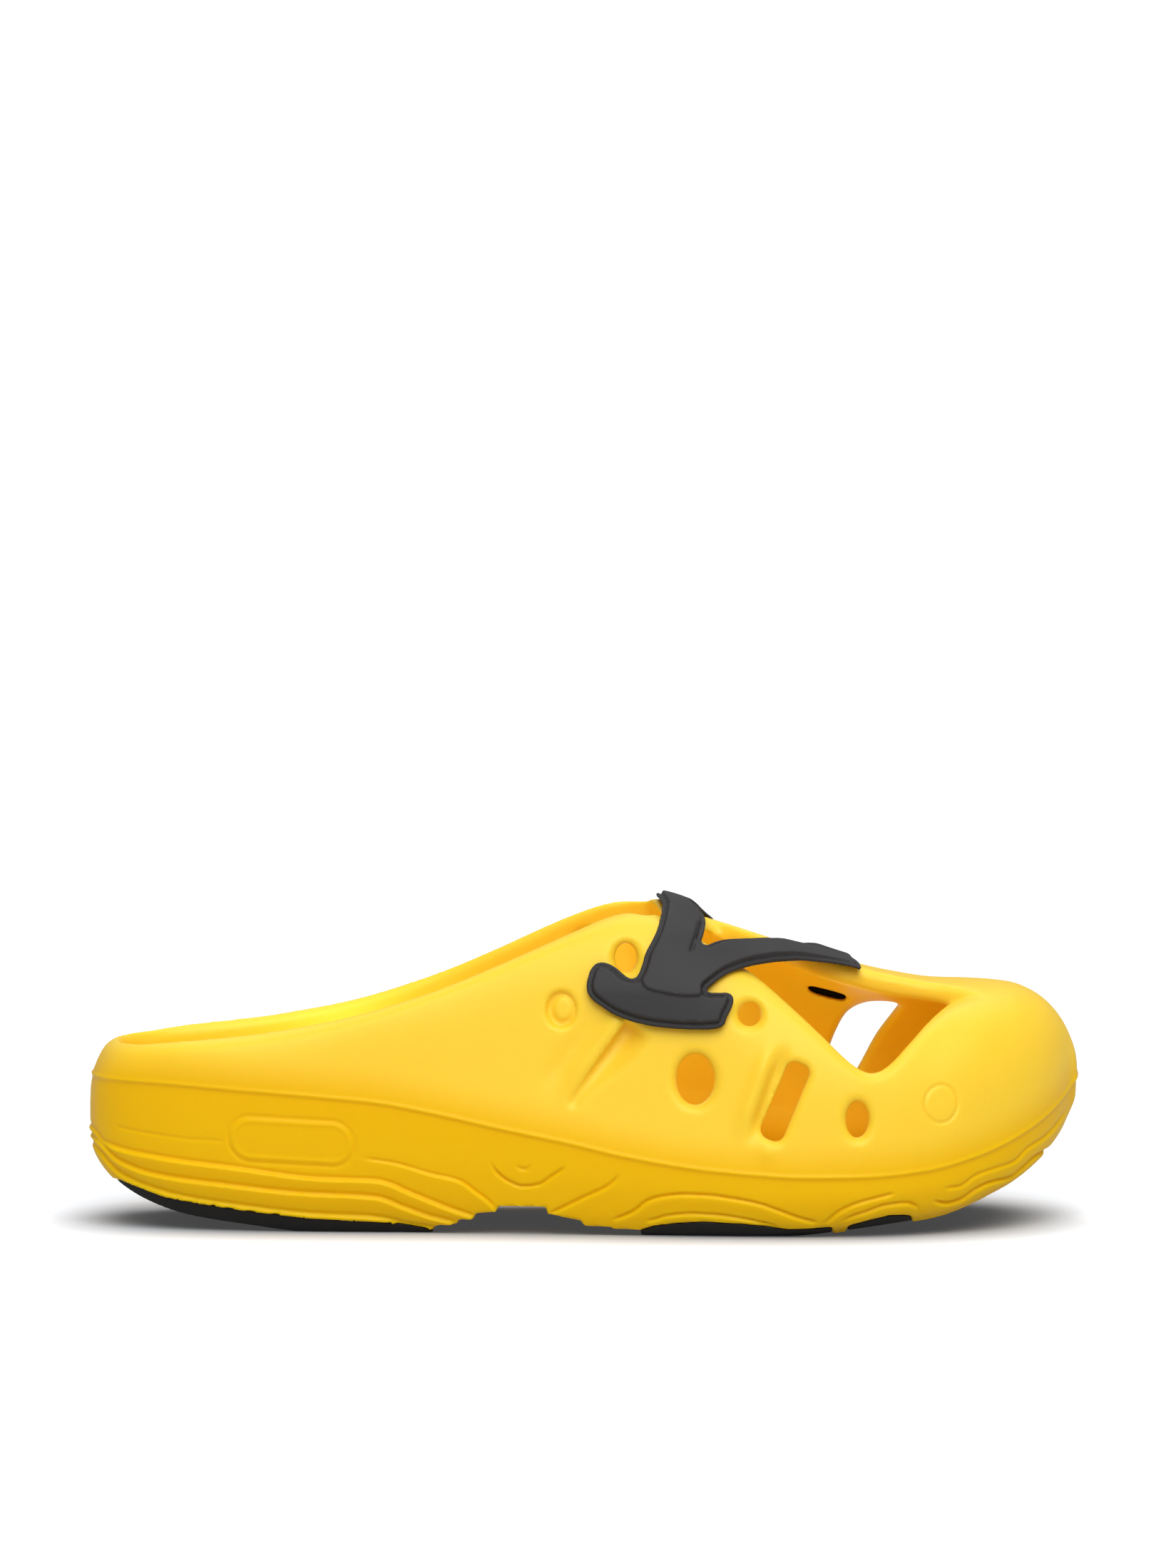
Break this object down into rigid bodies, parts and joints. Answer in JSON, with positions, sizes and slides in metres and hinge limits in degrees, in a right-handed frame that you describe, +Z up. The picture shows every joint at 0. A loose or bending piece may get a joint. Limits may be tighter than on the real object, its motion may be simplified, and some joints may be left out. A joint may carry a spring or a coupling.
{
  "type": "garden clog",
  "caption": "Open-backed moulded foam garden clog for a right foot, with vented sides, a removable footbed, rubber outsole pads and a rubber instep harness with T-bar ends.",
  "frame": {"origin": "centre of the clog's footprint box on the ground", "axes": "+X to the toe, +Y to the inner side of the foot, +Z up"},
  "size_m": [0.3, 0.106, 0.1024],
  "materials": {
    "shell_foam": "matt moulded foam",
    "footbed_foam": "matt moulded foam with massage dots",
    "outsole_rubber": "satin black rubber",
    "strap_rubber": "satin charcoal rubber"
  },
  "bodies": {
    "shell": {"eva_shell": "shell_foam", "heel_outsole": "outsole_rubber", "ball_outsole": "outsole_rubber", "toe_outsole": "outsole_rubber", "strap_bridge": "strap_rubber"},
    "insole": {"footbed": "footbed_foam"},
    "outer_tab": {"outer_strap_tab": "strap_rubber"},
    "inner_tab": {"inner_strap_tab": "strap_rubber"}
  },
  "joints": [
    {"name": "footbed_lift", "type": "hinge", "parent": "shell", "child": "insole", "pos_m": [0.13, 0, 0.0283], "axis": [0, 1, 0], "range_deg": [0, 8]},
    {"name": "outer_tab_pull", "type": "hinge", "parent": "shell", "child": "outer_tab", "pos_m": [0.035, -0.03909, 0.0835], "axis": [-0.9659, 0, 0.2588], "range_deg": [0, 60]},
    {"name": "inner_tab_pull", "type": "hinge", "parent": "shell", "child": "inner_tab", "pos_m": [0.043, 0.0334, 0.0835], "axis": [0.9659, 0, -0.2588], "range_deg": [0, 60]}
  ]
}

# [Aim]
Return the listing above word for word.

# [Answer in full]
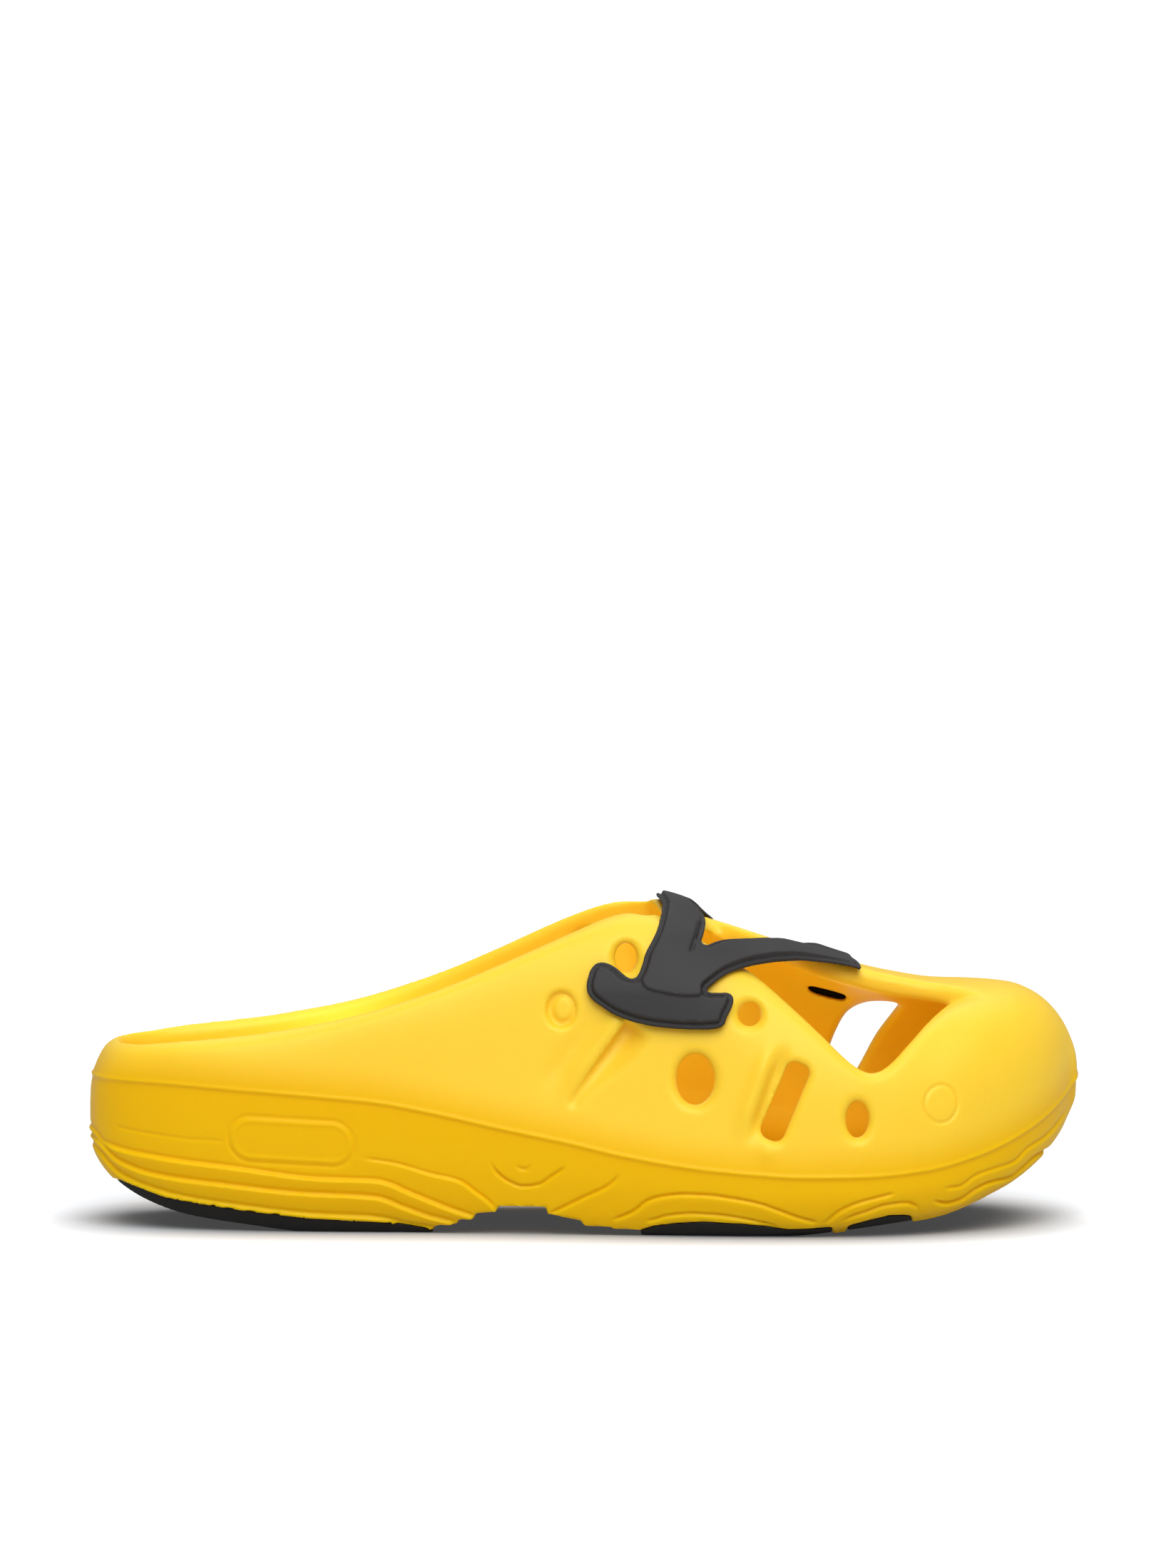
Break this object down into rigid bodies, parts and joints. Answer in JSON, with positions, sizes and slides in metres and hinge limits in degrees, in a right-handed frame that you describe, +Z up. The picture shows every joint at 0. A loose or bending piece may get a joint. Limits may be tighter than on the real object, its motion may be simplified, and some joints may be left out. A joint may carry a spring or a coupling.
{
  "type": "garden clog",
  "caption": "Open-backed moulded foam garden clog for a right foot, with vented sides, a removable footbed, rubber outsole pads and a rubber instep harness with T-bar ends.",
  "frame": {"origin": "centre of the clog's footprint box on the ground", "axes": "+X to the toe, +Y to the inner side of the foot, +Z up"},
  "size_m": [0.3, 0.106, 0.1024],
  "materials": {
    "shell_foam": "matt moulded foam",
    "footbed_foam": "matt moulded foam with massage dots",
    "outsole_rubber": "satin black rubber",
    "strap_rubber": "satin charcoal rubber"
  },
  "bodies": {
    "shell": {"eva_shell": "shell_foam", "heel_outsole": "outsole_rubber", "ball_outsole": "outsole_rubber", "toe_outsole": "outsole_rubber", "strap_bridge": "strap_rubber"},
    "insole": {"footbed": "footbed_foam"},
    "outer_tab": {"outer_strap_tab": "strap_rubber"},
    "inner_tab": {"inner_strap_tab": "strap_rubber"}
  },
  "joints": [
    {"name": "footbed_lift", "type": "hinge", "parent": "shell", "child": "insole", "pos_m": [0.13, 0, 0.0283], "axis": [0, 1, 0], "range_deg": [0, 8]},
    {"name": "outer_tab_pull", "type": "hinge", "parent": "shell", "child": "outer_tab", "pos_m": [0.035, -0.03909, 0.0835], "axis": [-0.9659, 0, 0.2588], "range_deg": [0, 60]},
    {"name": "inner_tab_pull", "type": "hinge", "parent": "shell", "child": "inner_tab", "pos_m": [0.043, 0.0334, 0.0835], "axis": [0.9659, 0, -0.2588], "range_deg": [0, 60]}
  ]
}